‘Barn Burning’ by Haruki Murakami

Barn Burning by Haruki Murakami, 1983

The magic trick:

A narrator who refuses to explain the story to the reader and a story that refuses to explain itself to the narrator

This week we’re going to the movies. Five stories that were the basis for five movies.

“Barn Burning” today – the basis for one of my favorites movies of the 2010’s – Burning.

This story employs a tact that Murakami uses to varying extents in a lot of his work: promising the reader inconsistent explanation and resolution.

Our narrator tells the story to us with many would-be major questions unanswered. And not simply unanswered. They aren’t even presented as if they are questions.

Consider the opening paragraph:

“I met her three years ago at a friend’s wedding reception, here in Tokyo, and we got to know each other. There was nearly a dozen years’ age difference between us, she being twenty and I thirty­one. Not that it mattered much. I had a lot else on my mind then, and didn’t have time to worry about things like age. Plus, I was married, but that didn’t seem to bother her either.”
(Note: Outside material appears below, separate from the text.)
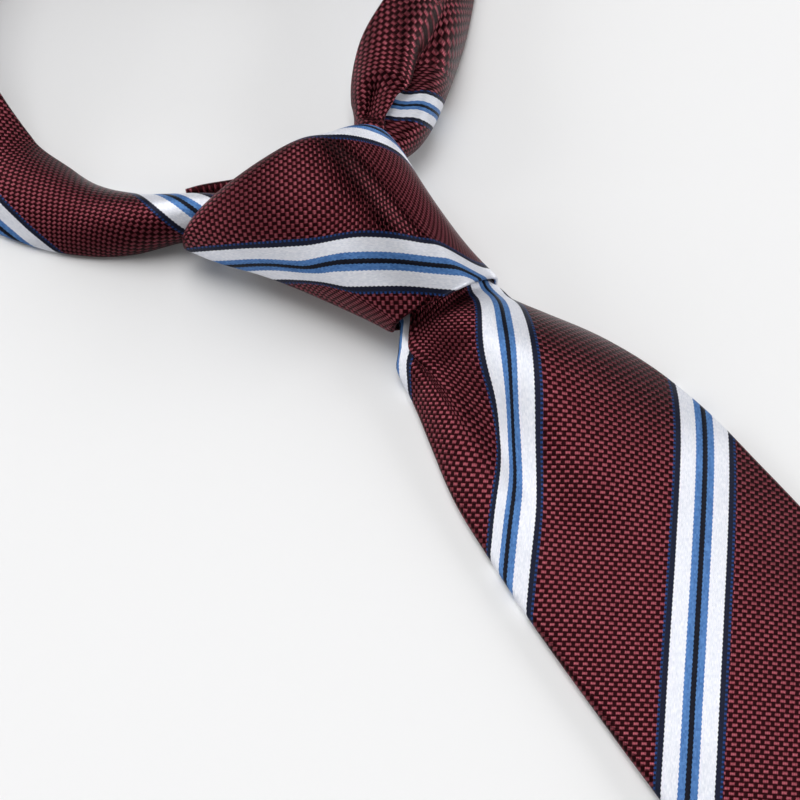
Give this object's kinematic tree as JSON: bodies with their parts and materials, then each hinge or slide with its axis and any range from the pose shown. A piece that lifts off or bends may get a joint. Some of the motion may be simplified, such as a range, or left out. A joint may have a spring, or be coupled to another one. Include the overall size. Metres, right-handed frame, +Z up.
{
  "type": "silk necktie",
  "caption": "Knotted striped silk necktie lying flat, with its wide blade over its narrow one and its neck loop open.",
  "frame": {"origin": "on the surface that the tie lies on, under the knot, on the front blade's centre line", "axes": "+Y from the blades' points towards the neck loop, +Z up from the surface, +X to the right seen from above with the neck loop at the top"},
  "size_m": [0.1581, 0.6723, 0.0259],
  "materials": {
    "striped_silk": "burgundy jacquard-woven silk with satin bias stripes in white, blue and navy",
    "inner_silk": "the same silk, on the wraps inside the knot"
  },
  "bodies": {
    "root": {"front_blade": "striped_silk", "tail_blade": "striped_silk", "knot_band": "striped_silk", "knot_inner_wrap": "inner_silk", "neck_band": "striped_silk"}
  },
  "joints": []
}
That’s a lot of loose threads, right? And it’s not a spoiler to tell you that very little of the potential questions you likely will ask having read that opening paragraph ever get addressed, let alone resolved, in the story.

So, brace yourself for that kind of reading experience, OK?
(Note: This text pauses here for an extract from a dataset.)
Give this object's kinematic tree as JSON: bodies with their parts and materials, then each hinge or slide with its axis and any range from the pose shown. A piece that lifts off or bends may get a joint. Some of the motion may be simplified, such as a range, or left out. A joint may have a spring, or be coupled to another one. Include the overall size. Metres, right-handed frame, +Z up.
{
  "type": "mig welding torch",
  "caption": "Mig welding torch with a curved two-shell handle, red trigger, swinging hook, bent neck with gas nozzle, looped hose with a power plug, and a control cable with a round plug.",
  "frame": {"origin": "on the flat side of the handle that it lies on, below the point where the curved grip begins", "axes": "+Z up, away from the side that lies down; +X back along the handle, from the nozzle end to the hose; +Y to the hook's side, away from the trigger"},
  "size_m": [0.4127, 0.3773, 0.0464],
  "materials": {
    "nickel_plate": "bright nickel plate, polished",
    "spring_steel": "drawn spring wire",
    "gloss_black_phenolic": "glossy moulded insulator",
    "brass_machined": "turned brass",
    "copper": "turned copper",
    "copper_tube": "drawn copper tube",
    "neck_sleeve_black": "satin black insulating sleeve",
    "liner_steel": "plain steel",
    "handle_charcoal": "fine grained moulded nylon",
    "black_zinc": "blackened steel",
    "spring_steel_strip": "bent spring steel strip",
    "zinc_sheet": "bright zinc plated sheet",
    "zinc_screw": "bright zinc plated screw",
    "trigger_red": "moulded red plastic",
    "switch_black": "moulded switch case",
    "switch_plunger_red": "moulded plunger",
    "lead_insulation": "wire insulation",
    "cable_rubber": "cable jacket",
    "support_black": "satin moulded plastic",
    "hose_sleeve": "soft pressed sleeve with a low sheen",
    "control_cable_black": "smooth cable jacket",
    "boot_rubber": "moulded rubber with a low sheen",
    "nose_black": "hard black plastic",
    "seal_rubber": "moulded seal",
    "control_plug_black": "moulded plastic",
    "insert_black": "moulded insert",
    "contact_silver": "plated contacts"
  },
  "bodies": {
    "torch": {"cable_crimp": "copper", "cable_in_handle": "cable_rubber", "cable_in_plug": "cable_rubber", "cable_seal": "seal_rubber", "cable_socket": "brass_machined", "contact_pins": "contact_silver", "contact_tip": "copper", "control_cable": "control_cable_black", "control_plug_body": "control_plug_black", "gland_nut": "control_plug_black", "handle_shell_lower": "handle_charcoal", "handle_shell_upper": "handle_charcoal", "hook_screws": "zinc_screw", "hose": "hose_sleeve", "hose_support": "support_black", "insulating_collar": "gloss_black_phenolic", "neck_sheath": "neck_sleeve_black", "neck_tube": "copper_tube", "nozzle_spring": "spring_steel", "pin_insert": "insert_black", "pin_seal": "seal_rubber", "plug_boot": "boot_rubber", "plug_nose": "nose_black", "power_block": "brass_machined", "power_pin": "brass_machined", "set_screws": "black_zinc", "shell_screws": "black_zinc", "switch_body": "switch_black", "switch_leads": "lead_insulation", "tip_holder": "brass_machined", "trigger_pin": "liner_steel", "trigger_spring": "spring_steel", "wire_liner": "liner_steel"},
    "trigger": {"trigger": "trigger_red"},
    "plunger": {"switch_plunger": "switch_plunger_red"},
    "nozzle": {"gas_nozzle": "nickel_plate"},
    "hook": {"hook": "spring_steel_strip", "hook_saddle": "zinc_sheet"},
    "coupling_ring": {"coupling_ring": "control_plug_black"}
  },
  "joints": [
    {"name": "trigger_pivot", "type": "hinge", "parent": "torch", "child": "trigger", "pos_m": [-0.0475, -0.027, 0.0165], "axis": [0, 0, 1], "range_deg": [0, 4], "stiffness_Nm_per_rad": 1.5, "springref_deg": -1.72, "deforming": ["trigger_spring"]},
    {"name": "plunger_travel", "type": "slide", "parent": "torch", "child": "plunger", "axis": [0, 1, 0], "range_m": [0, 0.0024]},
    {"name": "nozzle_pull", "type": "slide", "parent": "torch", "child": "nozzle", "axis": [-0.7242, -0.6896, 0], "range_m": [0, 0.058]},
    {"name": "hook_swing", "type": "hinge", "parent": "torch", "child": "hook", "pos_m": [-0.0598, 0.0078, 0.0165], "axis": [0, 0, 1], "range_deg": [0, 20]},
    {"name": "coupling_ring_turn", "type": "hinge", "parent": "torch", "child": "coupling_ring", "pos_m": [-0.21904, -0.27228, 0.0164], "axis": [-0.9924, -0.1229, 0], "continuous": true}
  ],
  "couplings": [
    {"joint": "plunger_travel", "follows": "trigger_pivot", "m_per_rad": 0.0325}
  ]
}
But then just as you start to adapt to story’s rhythms and have given up asking the lingering questions on your mind, the narrator himself starts seeking answers. He wants specifics. He wants something tangible, something that explains to him what is going on.

It’s a brilliant dichotomy – a narrator who refuses to explain the story to the reader; and a story that then refuses to explain itself to the narrator.
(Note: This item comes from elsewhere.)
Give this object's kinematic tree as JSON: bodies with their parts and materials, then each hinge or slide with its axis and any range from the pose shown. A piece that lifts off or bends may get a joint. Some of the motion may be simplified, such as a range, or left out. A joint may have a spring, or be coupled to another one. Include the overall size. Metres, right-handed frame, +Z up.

And that’s quite a trick on Murakami’s part.

The selection:

I met her three years ago at a friend’s wedding reception, here in Tokyo, and we got to know each other. There was nearly a dozen years’ age difference between us, she being twenty and I thirty­one. Not that it mattered much. I had a lot else on my mind then, and didn’t have time to worry about things like age. Plus, I was married, but that didn’t seem to bother her either.

She was studying with a famous mime, and working as an advertising model to make ends meet.

But she usually found it too much trouble to go out on the modeling assignments she was given, so her income didn’t amount to much. What it didn’t cover, her boyfriends made up. Of course, I don’t know for sure. But things she said, seemed to hint at that kind of arrangement.

As I mentioned, when I first met her she told me she was studying mime. One night, we were out at a bar, and she showed me the Tangerine Peeling. As the name says, it involves peeling a tangerine. On her left was a bowl piled high with tangerines; on her right, a bowl for the peels. At least that was the idea.

Actually, there wasn’t anything there at all. She’d take an imaginary tangerine in her hand, slowly peel it, put one section in her mouth, and spit out the seeds. When she’d finished one tangerine, she’d wrap up all the seeds in the peel and deposit it in the bowl to her right. She repeated these movements over and over again. When you try to put it in words it doesn’t sound like anything special. But if you see it with your own eyes for ten or twenty minutes (almost without thinking, she kept on performing it) gradually the sense of reality is sucked right out of everything around you. It’s a very strange feeling.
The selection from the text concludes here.